# start of DATA SHOWN
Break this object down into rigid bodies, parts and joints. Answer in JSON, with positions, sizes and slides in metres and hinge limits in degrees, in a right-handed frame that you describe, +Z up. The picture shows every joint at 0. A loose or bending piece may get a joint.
# end of DATA SHOWN
# start of DATA SHOWN
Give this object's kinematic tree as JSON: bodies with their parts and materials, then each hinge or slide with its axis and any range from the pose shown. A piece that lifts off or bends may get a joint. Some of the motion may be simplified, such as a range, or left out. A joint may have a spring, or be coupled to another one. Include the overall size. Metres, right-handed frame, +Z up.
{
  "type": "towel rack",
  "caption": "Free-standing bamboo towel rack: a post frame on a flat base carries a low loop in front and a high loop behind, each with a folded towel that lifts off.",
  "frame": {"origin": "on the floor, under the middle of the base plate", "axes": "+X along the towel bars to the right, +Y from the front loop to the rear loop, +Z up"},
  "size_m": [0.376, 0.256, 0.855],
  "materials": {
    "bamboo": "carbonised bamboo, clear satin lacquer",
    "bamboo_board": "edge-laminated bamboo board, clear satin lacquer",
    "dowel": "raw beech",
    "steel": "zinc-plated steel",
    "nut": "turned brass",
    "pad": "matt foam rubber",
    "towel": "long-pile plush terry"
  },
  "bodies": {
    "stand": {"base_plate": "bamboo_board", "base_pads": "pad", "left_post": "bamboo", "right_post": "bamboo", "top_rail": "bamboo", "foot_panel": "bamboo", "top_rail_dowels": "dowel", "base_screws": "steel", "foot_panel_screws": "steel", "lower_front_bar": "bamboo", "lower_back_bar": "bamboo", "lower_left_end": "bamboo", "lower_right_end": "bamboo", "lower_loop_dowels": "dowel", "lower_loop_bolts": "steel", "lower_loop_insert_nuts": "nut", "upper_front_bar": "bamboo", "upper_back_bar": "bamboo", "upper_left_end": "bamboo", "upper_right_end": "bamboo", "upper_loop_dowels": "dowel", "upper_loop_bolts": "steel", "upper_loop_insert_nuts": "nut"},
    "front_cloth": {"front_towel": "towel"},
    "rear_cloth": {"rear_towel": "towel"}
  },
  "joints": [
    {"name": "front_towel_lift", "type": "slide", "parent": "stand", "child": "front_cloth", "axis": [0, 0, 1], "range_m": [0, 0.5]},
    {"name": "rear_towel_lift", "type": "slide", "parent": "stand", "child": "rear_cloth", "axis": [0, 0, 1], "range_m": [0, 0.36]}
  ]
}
# end of DATA SHOWN
- **TO BE DONE**
Go through the listing above and return every line where the word "piece" occurs.

- **ANSWER TO THIS PROBLEM**
Break this object down into rigid bodies, parts and joints. Answer in JSON, with positions, sizes and slides in metres and hinge limits in degrees, in a right-handed frame that you describe, +Z up. The picture shows every joint at 0. A loose or bending piece may get a joint.
Give this object's kinematic tree as JSON: bodies with their parts and materials, then each hinge or slide with its axis and any range from the pose shown. A piece that lifts off or bends may get a joint. Some of the motion may be simplified, such as a range, or left out. A joint may have a spring, or be coupled to another one. Include the overall size. Metres, right-handed frame, +Z up.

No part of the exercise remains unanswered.